The US military has asked Congress to double its budget in the Pacific as part of an unprecedented military buildup aimed at China.

The Pentagon submitted the request as part of its so-called “Pacific Deterrence Initiative” centered around fielding a “network of precision-strike missiles” in Taiwan and Japan targeting China, with the capability to “sustain combat operations for extended periods.”

In this Feb. 10, 20201, photo, President Joe Biden and Vice President Kamala Harris walk with Joint Chiefs Chairman Gen. Mark Milley and Secretary of Defense Lloyd Austin at the Pentagon in Washington. (AP Photo/Alex Brandon, Pool)

In testimony before the Senate Armed Services Committee on Tuesday, Navy Adm. Philip Davidson, head of the Indo-Pacific Command, made it clear that the military buildup is aimed not only at threatening China but in fighting a war.

“We absolutely must be prepared to fight and win should competition turn to conflict,” Davidson said.

In a striking statement of the imminence of a conflict between two of the world’s leading nuclear powers, Davidson made clear that the timetable for a major conflict is not in decades, but in years.

“I worry that they’re accelerating their ambitions to supplant the United States and our leadership role in the rules-based international order, which they’ve long said that they want to do that by 2050. I’m worried about them moving that target closer,” he continued. “Taiwan is clearly one of their ambitions before then. And I think the threat is manifest during this decade, in fact, in the next six years.”

Last week, Davidson echoed his remarks at the American Enterprise Institute, where the admiral stressed that “the period between now and 2026, this decade, is the time horizon in which China is positioned to achieve overmatch in its capability, and when Beijing could, ‘could,’ widely choose to forcibly change the status quo in the region.”

Secretary of State Antony Blinken also last week singled out China as the singular US adversary. “Several countries present us with serious challenges," he said, "including Russia, Iran, North Korea… but the challenge posed by China is different. China is the only country with the economic, diplomatic, military and technological power to challenge the United States."

The Pentagon’s plans for a military buildup in the Pacific make clear the content of Blinken's words. The response of the United States to China’s growing economic weight is the threat of military aggression.

The US missile buildup in the Pacific follows Washington’s withdrawal from the Intermediate-Range Nuclear Forces (INF) treaty, the most significant nuclear arms reduction treaty of the 20th century.

“The INF treaty unnecessarily constrained the United States,” Senator Jim Risch, the ranking Republican member of the Senate Foreign Relations Committee, told Nikkei.

While the INF treaty was signed with the Soviet Union and applied to Russia, the primary target of the US in withdrawing from the treaty was China.

With the Pentagon’s “Pacific Defense Initiative,” it is clear what the withdrawal will look like in practice: the planned deployment of missiles within just minutes of flight time to China’s major coastal cities, placing the US and China on a hair trigger for war.

Risch told Nikkei that the deployment of intermediate-range missiles in the Indo-Pacific “is a great and increasingly necessary area of discussion for the United States and Japan to explore.”

This move is both insane and criminal.

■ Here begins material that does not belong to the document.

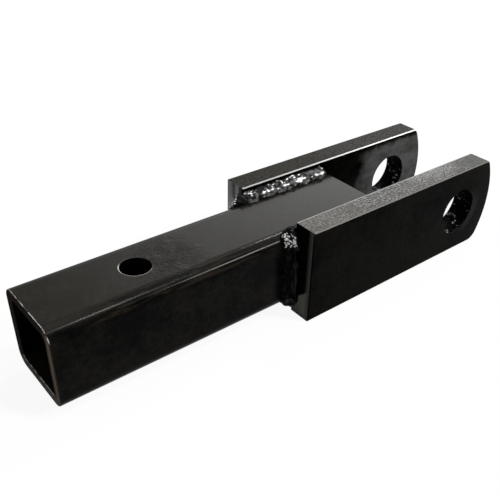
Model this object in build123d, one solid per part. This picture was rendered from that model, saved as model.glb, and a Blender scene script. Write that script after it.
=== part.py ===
from build123d import *
from math import hypot, sqrt
import os

# Clevis mount for a receiver hitch: a hollow square shank with two flat bars welded
# to its sides. X runs along the shank, from its open end at -X to the clevis tips at +X.
# Y runs across it, with the right plate at +Y, and Z points up. The origin is below the
# middle of the part, on the surface that the lower edges of the plates rest on.
# All sizes are in millimetres.

# Square shank
shank_width = 50.8
shank_wall = 6.0
shank_corner_radius = 8.0
shank_bore_corner_radius = 2.5
shank_length = 222.25
shank_arris = 0.5
hitch_hole_diameter = 17.5
hitch_hole_setback = 61.0
hitch_hole_arris = 0.4

# Flat bars of the clevis
plate_length = 175.0
plate_height = 63.5
plate_thickness = 16.0
plate_overlap = 69.85
plate_drop = 5.0
plate_arris = 0.9
tip_radius = 65.0
upper_tip_corner = 4.0
lower_tip_corner = 9.0
clevis_hole_diameter = 32.0
clevis_hole_setback = 35.0
clevis_hole_arris = 0.6

# Weld along the grooves between the shank's round corners and the plates
groove_weld_width = 7.6
groove_weld_rise = 4.6
groove_weld_crown = 1.0

# Weld up the front ends of the plates
front_weld_shank_leg = 9.0
front_weld_plate_leg = 6.0
front_weld_crown = 1.2

# Ripples that the weld puddles leave
ripple_pitch = 3.6
ripple_depth = 0.55
ripple_crest = 0.6

# Places that follow from the sizes
overall_length = shank_length - plate_overlap + plate_length
shank_front = -overall_length / 2
shank_rear = shank_front + shank_length
plate_front = shank_rear - plate_overlap
plate_tip = plate_front + plate_length
shank_side = shank_width / 2
shank_bottom = plate_drop
shank_middle = shank_bottom + shank_width / 2
shank_top = shank_bottom + shank_width
plate_middle = plate_height / 2


def shank_outline(width, corner_radius):
    """Rounded square across the shank, on its centre line, in a plane that faces +X."""
    across = Plane(origin=(0, 0, shank_middle), x_dir=(0, 1, 0), z_dir=(1, 0, 0))
    return across * RectangleRounded(width, width, corner_radius)


def shank_core():
    """The shank's outer form, filled, which every weld bead is cut back to."""
    outline = shank_outline(shank_width, shank_corner_radius)
    return Pos(shank_front, 0, 0) * extrude(outline, shank_length)


def hole_cutter(diameter, length, arris):
    """Drill along Z, centred, that also breaks the two mouths of a hole of this length."""
    radius = diameter / 2
    past = length / 2 + arris
    wide = radius + 2 * arris
    inside = length / 2 - arris
    profile = Polyline(
        (0, -past), (wide, -past), (radius, -inside), (radius, inside), (wide, past), (0, past),
        close=True,
    )
    return revolve(Plane.XZ * make_face(profile), Axis.Z)


def shank_tube():
    """Hollow square tube, open at both ends, with a pin hole down through two walls."""
    outer = shank_outline(shank_width, shank_corner_radius)
    bore = shank_outline(shank_width - 2 * shank_wall, shank_bore_corner_radius)
    tube = Pos(shank_front, 0, 0) * extrude(outer - bore, shank_length)
    ends = tube.faces().sort_by(Axis.X)
    tube = fillet(ends[0].edges() + ends[-1].edges(), shank_arris)
    drill = hole_cutter(hitch_hole_diameter, shank_width, hitch_hole_arris)
    return tube - Pos(shank_front + hitch_hole_setback, 0, shank_middle) * drill


def plate_outline():
    """Side view of one plate: a straight bar whose tip is one wide arc."""
    arc_centre = plate_tip - tip_radius
    arc_start = arc_centre + sqrt(tip_radius ** 2 - plate_middle ** 2)
    lower_edge = Line((plate_front, 0), (arc_start, 0))
    tip = ThreePointArc((arc_start, 0), (plate_tip, plate_middle), (arc_start, plate_height))
    upper_edge = Line((arc_start, plate_height), (plate_front, plate_height))
    front_edge = Line((plate_front, plate_height), (plate_front, 0))
    outline = make_face(lower_edge + tip + upper_edge + front_edge)
    corners = outline.vertices().sort_by(Axis.X)[-2:].sort_by(Axis.Y)
    outline = fillet(corners[0], lower_tip_corner)
    corners = outline.vertices().group_by(Axis.Y)[-1].sort_by(Axis.X)
    return fillet(corners[-1], upper_tip_corner)


def clevis_plate():
    """Right plate, flush on the shank's side, with the cross hole for the clevis pin."""
    side = Plane(origin=(0, shank_side + plate_thickness, 0), x_dir=(1, 0, 0), z_dir=(0, -1, 0))
    plate = extrude(side * plate_outline(), plate_thickness)
    faces = plate.faces().sort_by(Axis.Y)
    plate = fillet(faces[0].edges() + faces[-1].edges(), plate_arris)
    drill = Rot(90, 0, 0) * hole_cutter(clevis_hole_diameter, plate_thickness, clevis_hole_arris)
    hole_x = plate_tip - clevis_hole_setback
    return plate - Pos(hole_x, shank_side + plate_thickness / 2, plate_middle) * drill


def bead_circle(leg_across, leg_up, crown):
    """Circle of a convex fillet weld in a square corner, measured from the corner.

    It passes through both toes and stands proud of the chord between them by the crown.
    """
    chord = hypot(leg_across, leg_up)
    radius = (chord ** 2 / 4 + crown ** 2) / (2 * crown)
    depth = radius - crown
    across = leg_across / 2 - depth * leg_up / chord
    up = leg_up / 2 - depth * leg_across / chord
    return across, up, radius


def rippled_rod(length, radius):
    """Rod along +Z, turned from one arc for each weld puddle, with its crest near the far end."""
    count = max(round(length / ripple_pitch), 2)
    step = length / count
    valley = radius - ripple_depth
    outline = Line((0, 0), (valley, 0))
    for puddle in range(count):
        start = (valley, puddle * step)
        crest = (radius, (puddle + ripple_crest) * step)
        end = (valley, (puddle + 1) * step)
        outline += ThreePointArc(start, crest, end)
    outline += Line((valley, length), (0, length))
    outline += Line((0, length), (0, 0))
    return revolve(Plane.XZ * make_face(outline), Axis.Z)


def groove_weld():
    """Bead along the top of the shank that fills the groove beside the right plate."""
    across, up, radius = bead_circle(groove_weld_width, groove_weld_rise, groove_weld_crown)
    start = (plate_front, shank_side - across, shank_top + up)
    run = Plane(origin=start, x_dir=(0, 1, 0), z_dir=(1, 0, 0))
    rod = run * rippled_rod(plate_overlap, radius)
    room = Box(overall_length, shank_side, 2 * plate_height, align=(Align.CENTER, Align.MIN, Align.MIN))
    return (rod & Pos(0, 0, shank_middle) * room) - shank_core()


def front_weld():
    """Bead up the front end of the right plate, turned over the shank's round corners."""
    across, up, radius = bead_circle(
        front_weld_shank_leg, front_weld_plate_leg, front_weld_crown
    )
    start = (plate_front - across, shank_side + up, shank_middle - plate_height)
    rod = Pos(*start) * rippled_rod(2 * plate_height, radius)
    groove_across, groove_up, groove_radius = bead_circle(
        groove_weld_width, groove_weld_rise, groove_weld_crown
    )
    turn_side = shank_side - groove_across
    turn_height = shank_width / 2 + groove_up
    turn = Pos(turn_side, turn_height) * Circle(groove_radius)
    turn += Pos(turn_side, -turn_height) * Circle(groove_radius)
    turn += Pos(turn_side, 0) * Rectangle(2 * groove_radius, 2 * turn_height)
    plate_end = Plane(origin=(plate_front, 0, shank_middle), x_dir=(0, 1, 0), z_dir=(1, 0, 0))
    wrap = extrude(plate_end * turn, -2 * radius)
    return (rod & wrap) - shank_core()


def on_left(shape):
    """The same piece on the left side of the shank."""
    return mirror(shape, about=Plane.XZ)


def on_bottom(shape):
    """The same piece on the underside of the shank."""
    return mirror(shape, about=Plane(origin=(0, 0, shank_middle), z_dir=(0, 0, 1)))


def main():
    """Writes one file for each piece."""
    os.makedirs("parts", exist_ok=True)
    plate = clevis_plate()
    top_bead = groove_weld()
    front_bead = front_weld()
    pieces = {
        "shank_tube": shank_tube(),
        "right_clevis_plate": plate,
        "left_clevis_plate": on_left(plate),
        "right_top_weld": top_bead,
        "left_top_weld": on_left(top_bead),
        "right_bottom_weld": on_bottom(top_bead),
        "left_bottom_weld": on_left(on_bottom(top_bead)),
        "right_front_weld": front_bead,
        "left_front_weld": on_left(front_bead),
    }
    for name, shape in pieces.items():
        export_step(shape, f"parts/{name}.step")


main()
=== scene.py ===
from math import radians, tan
import bpy
import numpy as np
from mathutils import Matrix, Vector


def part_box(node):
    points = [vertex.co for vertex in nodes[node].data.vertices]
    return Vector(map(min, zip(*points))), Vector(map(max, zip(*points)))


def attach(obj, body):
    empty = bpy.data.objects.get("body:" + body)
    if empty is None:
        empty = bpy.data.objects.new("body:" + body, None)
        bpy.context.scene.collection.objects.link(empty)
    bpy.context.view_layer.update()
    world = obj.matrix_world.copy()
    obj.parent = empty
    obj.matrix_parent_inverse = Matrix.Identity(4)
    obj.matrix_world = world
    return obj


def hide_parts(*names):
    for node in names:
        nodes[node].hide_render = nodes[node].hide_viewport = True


# Clevis mount in black paint: a square shank with two flat bars welded to its sides.
# All places are in metres, in the frame of the solid parts: X along the shank towards the
# clevis tips, Y across it towards the right plate, Z up.

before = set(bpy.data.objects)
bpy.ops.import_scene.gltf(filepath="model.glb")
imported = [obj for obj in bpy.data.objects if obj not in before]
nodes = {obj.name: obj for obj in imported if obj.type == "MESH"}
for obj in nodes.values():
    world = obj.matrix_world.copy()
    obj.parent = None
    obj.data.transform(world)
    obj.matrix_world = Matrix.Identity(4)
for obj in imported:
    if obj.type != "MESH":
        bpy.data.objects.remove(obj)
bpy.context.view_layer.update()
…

Japan, the only country in which nuclear weapons were ever used in wartime, would be used as an unsinkable aircraft carrier in a missile standoff between the world’s two most powerful military powers. If the missiles were ever used for their intended purposes, the collateral damage would be Japanese lives.

On Tuesday, a novel titled, 2034: A Novel of the Next World War, portraying the buildup to a war between the United States and China, went on sale. It was co-authored by Adm. James Stavridis (ret.), former supreme allied commander of NATO, and former Marine Special Operations Officer Elliot Ackerman.

Commenting on the book, Stavridis observed, “The novel lays out a pretty plausible ladder of escalation that goes from a conventional attack to a second conventional attack to a third conventional attack to America deciding to pull a tactical nuclear weapon and use it... That’s more real [a prospect] than I wish it were.”